Source data
┄┄┄┄┄┄┄┄┄┄┄┄┄┄┄┄┄┄┄┄
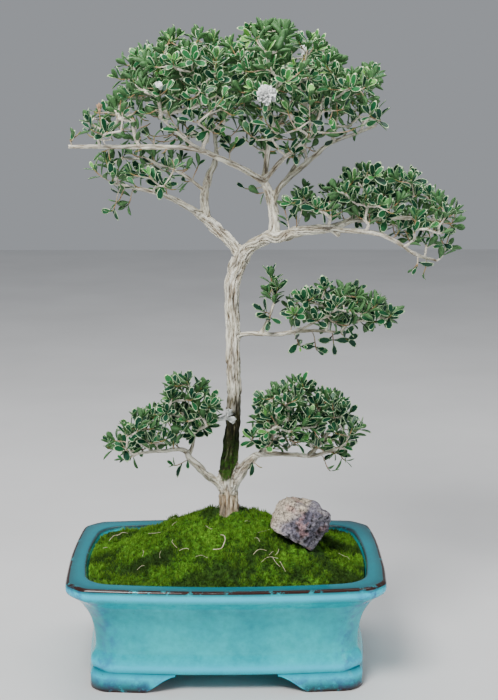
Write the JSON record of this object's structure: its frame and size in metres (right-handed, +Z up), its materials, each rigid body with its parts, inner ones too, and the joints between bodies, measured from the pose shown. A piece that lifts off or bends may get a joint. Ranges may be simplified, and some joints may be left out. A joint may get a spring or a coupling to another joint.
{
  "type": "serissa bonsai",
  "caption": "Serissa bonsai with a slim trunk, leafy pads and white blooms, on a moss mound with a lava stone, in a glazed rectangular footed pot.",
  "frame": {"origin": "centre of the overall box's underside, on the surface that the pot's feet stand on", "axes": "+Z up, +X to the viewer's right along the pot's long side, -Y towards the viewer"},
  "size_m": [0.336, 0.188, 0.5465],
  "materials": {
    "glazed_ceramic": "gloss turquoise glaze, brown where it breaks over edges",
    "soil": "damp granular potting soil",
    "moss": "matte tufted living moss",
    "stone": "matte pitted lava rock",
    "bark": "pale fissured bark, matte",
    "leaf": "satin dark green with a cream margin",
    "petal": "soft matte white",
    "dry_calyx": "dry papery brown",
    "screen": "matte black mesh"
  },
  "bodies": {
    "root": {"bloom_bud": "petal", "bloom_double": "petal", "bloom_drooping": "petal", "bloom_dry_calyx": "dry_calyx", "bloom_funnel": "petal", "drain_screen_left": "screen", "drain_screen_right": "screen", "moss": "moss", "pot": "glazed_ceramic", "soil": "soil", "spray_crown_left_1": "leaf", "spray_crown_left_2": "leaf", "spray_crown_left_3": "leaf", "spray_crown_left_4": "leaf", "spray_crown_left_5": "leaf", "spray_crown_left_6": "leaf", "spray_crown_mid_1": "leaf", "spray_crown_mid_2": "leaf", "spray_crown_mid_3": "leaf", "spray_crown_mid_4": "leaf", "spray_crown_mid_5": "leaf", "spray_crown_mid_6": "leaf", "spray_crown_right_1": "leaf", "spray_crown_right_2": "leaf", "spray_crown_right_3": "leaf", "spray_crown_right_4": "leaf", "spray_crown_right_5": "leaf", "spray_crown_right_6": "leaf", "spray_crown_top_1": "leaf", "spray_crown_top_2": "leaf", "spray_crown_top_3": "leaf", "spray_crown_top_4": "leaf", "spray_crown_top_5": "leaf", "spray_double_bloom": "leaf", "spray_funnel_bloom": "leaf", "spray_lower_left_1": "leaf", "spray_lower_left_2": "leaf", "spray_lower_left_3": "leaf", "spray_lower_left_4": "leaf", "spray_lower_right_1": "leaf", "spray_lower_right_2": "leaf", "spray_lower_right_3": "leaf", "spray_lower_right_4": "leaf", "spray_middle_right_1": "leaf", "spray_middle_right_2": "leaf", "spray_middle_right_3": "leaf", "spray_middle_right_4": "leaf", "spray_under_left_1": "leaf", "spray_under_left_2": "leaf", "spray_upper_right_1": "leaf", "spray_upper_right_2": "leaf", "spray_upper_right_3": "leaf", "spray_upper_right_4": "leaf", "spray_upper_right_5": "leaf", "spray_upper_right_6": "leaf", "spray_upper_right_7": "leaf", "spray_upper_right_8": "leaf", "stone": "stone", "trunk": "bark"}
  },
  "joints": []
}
┄┄┄┄┄┄┄┄┄┄┄┄┄┄┄┄┄┄┄┄
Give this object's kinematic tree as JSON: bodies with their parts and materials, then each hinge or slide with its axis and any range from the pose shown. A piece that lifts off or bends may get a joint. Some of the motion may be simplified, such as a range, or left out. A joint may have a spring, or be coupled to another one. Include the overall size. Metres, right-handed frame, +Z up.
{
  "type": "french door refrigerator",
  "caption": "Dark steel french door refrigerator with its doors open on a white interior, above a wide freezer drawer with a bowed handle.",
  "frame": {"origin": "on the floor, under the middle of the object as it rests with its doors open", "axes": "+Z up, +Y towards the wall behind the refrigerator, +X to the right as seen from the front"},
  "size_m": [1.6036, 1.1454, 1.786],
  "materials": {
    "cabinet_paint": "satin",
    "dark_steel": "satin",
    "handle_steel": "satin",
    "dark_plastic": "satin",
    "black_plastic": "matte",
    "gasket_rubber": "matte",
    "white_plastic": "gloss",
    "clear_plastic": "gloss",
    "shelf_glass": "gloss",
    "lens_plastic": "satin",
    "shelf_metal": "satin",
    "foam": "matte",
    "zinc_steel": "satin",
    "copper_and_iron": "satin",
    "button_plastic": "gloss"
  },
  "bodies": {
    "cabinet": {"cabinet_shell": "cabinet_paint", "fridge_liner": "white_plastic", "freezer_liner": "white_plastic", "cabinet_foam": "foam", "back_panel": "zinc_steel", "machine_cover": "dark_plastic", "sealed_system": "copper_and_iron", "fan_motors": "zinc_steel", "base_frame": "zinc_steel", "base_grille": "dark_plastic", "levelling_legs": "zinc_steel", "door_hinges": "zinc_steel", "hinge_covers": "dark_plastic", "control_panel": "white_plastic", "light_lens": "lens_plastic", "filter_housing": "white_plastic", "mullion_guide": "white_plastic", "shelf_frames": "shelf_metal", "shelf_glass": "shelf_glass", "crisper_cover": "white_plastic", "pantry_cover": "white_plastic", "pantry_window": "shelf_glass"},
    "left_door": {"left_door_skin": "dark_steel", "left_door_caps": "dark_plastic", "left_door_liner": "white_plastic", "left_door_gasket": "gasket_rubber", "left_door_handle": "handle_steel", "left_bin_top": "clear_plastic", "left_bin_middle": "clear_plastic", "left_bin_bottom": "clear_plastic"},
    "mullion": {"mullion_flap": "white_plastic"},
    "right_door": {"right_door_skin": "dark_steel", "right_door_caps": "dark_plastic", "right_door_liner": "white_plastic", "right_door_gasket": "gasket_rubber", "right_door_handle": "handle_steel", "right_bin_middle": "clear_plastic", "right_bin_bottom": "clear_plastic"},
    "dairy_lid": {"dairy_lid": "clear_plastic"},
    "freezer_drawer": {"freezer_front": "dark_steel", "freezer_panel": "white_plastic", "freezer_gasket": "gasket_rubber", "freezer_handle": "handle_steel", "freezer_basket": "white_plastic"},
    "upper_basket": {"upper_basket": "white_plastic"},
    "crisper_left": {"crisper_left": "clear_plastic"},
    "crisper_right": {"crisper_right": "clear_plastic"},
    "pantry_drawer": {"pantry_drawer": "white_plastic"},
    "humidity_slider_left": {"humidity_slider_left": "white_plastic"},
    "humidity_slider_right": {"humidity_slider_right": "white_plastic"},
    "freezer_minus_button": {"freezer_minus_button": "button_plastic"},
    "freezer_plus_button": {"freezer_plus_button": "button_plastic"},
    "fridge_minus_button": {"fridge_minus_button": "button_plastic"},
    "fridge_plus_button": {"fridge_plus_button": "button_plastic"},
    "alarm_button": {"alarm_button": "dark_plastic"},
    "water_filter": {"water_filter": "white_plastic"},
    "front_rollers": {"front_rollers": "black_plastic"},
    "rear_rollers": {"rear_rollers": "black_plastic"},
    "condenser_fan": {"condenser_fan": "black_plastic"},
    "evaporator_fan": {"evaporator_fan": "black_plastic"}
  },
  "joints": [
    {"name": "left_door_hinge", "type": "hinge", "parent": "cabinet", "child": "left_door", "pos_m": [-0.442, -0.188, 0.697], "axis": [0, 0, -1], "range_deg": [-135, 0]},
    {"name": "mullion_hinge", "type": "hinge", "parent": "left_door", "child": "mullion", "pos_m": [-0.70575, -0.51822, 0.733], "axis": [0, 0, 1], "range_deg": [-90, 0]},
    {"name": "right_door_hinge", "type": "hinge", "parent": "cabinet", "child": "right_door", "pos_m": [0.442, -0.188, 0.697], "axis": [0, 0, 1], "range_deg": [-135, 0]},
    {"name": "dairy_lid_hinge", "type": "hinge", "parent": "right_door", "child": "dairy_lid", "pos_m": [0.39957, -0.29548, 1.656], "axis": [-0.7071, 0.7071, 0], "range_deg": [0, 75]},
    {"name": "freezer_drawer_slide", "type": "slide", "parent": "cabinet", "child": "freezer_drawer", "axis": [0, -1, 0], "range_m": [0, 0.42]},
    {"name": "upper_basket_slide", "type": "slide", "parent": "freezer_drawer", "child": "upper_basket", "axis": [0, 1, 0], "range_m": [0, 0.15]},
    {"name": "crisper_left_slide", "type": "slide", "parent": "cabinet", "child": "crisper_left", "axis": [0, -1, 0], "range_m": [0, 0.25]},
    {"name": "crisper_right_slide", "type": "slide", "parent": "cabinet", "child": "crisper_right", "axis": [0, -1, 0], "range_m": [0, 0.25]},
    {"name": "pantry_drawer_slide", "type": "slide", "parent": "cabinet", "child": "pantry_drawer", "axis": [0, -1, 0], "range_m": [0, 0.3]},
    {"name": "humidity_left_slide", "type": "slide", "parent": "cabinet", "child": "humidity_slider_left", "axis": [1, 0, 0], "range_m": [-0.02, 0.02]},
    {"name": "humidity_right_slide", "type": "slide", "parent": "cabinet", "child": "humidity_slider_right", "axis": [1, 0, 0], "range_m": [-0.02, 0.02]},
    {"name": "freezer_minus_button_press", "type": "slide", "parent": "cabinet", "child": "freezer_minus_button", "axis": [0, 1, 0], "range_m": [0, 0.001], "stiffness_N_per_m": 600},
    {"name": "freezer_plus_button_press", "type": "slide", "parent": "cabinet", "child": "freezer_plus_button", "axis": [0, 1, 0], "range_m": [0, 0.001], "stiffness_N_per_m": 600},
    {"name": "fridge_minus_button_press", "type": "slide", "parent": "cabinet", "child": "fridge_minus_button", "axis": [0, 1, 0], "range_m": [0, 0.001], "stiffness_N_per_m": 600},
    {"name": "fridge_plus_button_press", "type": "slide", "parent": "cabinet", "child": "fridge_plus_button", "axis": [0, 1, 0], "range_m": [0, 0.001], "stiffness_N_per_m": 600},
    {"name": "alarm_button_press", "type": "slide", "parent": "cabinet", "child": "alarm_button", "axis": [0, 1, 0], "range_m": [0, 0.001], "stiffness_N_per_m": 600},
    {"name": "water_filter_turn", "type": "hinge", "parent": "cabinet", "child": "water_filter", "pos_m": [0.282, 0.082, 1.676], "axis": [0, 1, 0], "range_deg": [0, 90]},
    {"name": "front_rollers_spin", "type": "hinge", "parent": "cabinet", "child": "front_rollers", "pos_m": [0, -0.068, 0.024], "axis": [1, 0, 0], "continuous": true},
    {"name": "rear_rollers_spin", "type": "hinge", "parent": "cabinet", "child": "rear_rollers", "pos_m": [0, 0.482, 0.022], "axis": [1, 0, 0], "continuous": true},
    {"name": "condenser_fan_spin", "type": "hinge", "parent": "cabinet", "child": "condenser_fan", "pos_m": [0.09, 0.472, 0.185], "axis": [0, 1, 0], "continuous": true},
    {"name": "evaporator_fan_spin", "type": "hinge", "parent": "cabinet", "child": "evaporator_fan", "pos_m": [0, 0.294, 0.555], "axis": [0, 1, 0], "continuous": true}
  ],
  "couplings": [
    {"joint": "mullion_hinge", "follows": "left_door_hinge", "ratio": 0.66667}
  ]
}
┄┄┄┄┄┄┄┄┄┄┄┄┄┄┄┄┄┄┄┄
Wherever the string "bends" appears in the entries above, list that line.

▶ _THE RESPONSE_
Write the JSON record of this object's structure: its frame and size in metres (right-handed, +Z up), its materials, each rigid body with its parts, inner ones too, and the joints between bodies, measured from the pose shown. A piece that lifts off or bends may get a joint. Ranges may be simplified, and some joints may be left out. A joint may get a spring or a coupling to another joint.
Give this object's kinematic tree as JSON: bodies with their parts and materials, then each hinge or slide with its axis and any range from the pose shown. A piece that lifts off or bends may get a joint. Some of the motion may be simplified, such as a range, or left out. A joint may have a spring, or be coupled to another one. Include the overall size. Metres, right-handed frame, +Z up.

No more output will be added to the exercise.